Regarding “socialism capitalism,” it looks like there are many such realities as seen throughout Europe and “capitalism communism” as seen in China. As all isms are made of people they will forever evolve. I don’t see what the White House is doing as a great alarm. It is what Taleb calls “socializing debt and privatizing gain” that concerns me.
I have written on my Blog and the Huffington Post about what appears to be a double standard between the banks and the auto industry. Although, I heard today that Treasury Secretary Geithner, perhaps being pressed by the American people who elected the President who selected the Secretary, is looking into the performance of CEOs. It’s pretty late after so many hundreds of billions. But I guess better late than never.
Judith Ellis’s last blog post..Being Queen Elizabeth II
I think many who may read your blog Bob will simply shrug their shoulders and say “So, they had it coming.” The real problem in my opinion IS the market. In a free enterprise system, it IS market driven. The market like most small children point to something they want and scream until they get it. The system responds by giving us what we want, Hummers, F150 pick up trucks, Escalades and various other SUV’s, McMansions, private aircraft, $4000 dinners, etc..and their isn’t a single congressman exempt from this act in some way, even the most liberal of the bunch who still fly home on weekends burning thousands of gallons of jet fuel to do so while at home they will give a speech about global warming or some other meaningless diatribe (not the topic itself mind you but the presentation being one of the pot calling the kettle black).
The point I’m trying to make is IF we were truly a free market enterprise system, then there never would have been a bailout. Those who ran strict lending policies would become our countries strongest banks, the auto makers would have switched gears and begun meeting market demand for smaller, more fuel efficient cars, etc..but no, we live in a finger pointing society where no one accepts responsibility and everything that goes wrong is someone else’s fault. That and we look to the “government” to bail us out of trouble so we can go right back to business as usual. This is NOT the kind of “change” we need.
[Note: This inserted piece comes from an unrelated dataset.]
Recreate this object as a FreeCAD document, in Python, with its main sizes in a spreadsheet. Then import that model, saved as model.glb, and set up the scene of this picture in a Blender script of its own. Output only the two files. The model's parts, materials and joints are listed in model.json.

Being in business myself since I was 15, if I made a mistake I paid for it. If I made bad decisions I paid for it. If I took a risk that paid off, I was rewarded for it. To me this is a free enterprise system. We have been moving away from this for decades and I have seen the writing on the wall. Trust me, our Free Enterprise System, is dead. RIP!! It will never come back. You may as well start ushering in the new social order. It started with the selection of Obama and his followers. I’m sure he is a great guy, he means well, but the change he will bring is socialism. The blog you just posted is proof of whats more to come. If the market won’t change itself, then by God (oops, we don’t say that in government anymore, in fact shouldn’t this word be removed from our money?) we’ll do it for them.
This is scary stuff Bob!! All of your points are very well taken. The government has completely sidestepped corporate law, boards of directors, shareholders and taken over. I see this type of strong arming every single day. Did I mention, I’m living in Shanghai?? By the time I get home, I won’t know the difference!
Should I just shrug my shoulders now too and say “Hey, what’s in this for me?” I’ve got a Hummer that’s sitting in the driveway of my McMansion that’s out of gas, can you help me too?? It’s somebody else’s fault you know!!!